Scattered around the country and even in this state, there are eye-pleasing, sleek parking structures with cool lighting and sometimes pro-green features that double as event spaces or commercial and residential mixed-use facilities.

The trend is to avoid the architectural tragedy that is a looming concrete box, for an artsy, efficient structure that solves parking issues and attracts people. Officials from the Bayside Village Business Improvement District (BID), which plans to conduct a feasibility study to expand the Bayside municipal lot on 41st Avenue, are hoping to erect a forward-thinking innovative garage that people want to park in and be in, they explained in an annual meeting on Monday.

“What’s cool about this juncture for Bayside is there are endless possibilities,” said Jocelyn Wenk of the Long Island think tank Rauch Foundation, which has been researching ways to improve main streets in communities through modern parking garages with its Build a Better Burb website.

Wenk, the site’s editor, explained their results at the BID’s meeting, which highlighted colorful renderings from around the globe of flamboyant parking structures and some that seamlessly blend with nearby residential designs. The optimistic presentation gained excited “oohs and aahs” from the crowd of local residents and leaders, followed by skeptically inquiries.

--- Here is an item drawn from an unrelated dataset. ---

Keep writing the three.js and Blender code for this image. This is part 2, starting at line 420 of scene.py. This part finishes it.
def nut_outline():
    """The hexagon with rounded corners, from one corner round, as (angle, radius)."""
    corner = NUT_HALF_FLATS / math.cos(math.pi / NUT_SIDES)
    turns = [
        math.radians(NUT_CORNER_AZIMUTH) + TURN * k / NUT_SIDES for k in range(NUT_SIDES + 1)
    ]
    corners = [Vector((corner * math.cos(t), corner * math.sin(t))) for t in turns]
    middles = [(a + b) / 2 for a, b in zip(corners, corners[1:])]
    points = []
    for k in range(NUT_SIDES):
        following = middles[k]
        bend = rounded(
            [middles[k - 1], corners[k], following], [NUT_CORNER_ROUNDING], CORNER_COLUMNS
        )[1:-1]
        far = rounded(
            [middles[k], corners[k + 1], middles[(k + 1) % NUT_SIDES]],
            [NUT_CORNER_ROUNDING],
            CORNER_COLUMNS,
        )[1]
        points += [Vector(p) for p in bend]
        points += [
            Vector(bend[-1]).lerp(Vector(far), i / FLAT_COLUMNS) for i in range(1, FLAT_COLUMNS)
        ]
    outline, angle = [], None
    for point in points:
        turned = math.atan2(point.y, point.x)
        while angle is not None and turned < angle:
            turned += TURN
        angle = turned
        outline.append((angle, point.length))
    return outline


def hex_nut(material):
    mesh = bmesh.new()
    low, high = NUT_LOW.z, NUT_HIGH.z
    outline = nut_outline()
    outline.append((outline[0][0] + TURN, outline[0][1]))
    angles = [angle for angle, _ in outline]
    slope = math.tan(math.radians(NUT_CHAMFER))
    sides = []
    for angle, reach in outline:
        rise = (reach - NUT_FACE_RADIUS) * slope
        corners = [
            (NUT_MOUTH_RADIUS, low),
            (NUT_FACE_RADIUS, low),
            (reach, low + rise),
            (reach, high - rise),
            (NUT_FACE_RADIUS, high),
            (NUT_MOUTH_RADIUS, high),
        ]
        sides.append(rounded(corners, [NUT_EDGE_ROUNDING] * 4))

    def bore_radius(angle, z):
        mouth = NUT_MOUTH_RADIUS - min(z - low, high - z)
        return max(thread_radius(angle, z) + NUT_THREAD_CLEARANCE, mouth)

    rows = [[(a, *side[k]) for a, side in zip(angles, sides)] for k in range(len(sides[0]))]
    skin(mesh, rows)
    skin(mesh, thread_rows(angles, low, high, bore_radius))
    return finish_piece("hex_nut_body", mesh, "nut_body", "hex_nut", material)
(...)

“What they could put on there is interesting,” said Christine Haider, chair of Community Board 11. “I wish them luck.”
Councilman Paul Vallone allocated $20,000 toward the upcoming feasibility study, which will examine costs and other difficulties with expanding the lot in addition to its design.

At this point, BID members can’t definitively say what can be done with the space, which sits a block from Bell Boulevard on 214th Place. And while they believe it should be revolutionary to help draw business, they recognize obvious limits.

“You’re not going to put a structure that belongs in Las Vegas there,” BID Chair Dominick Bruccoleri said. “A project like this doesn’t happen overnight. It takes time to do.”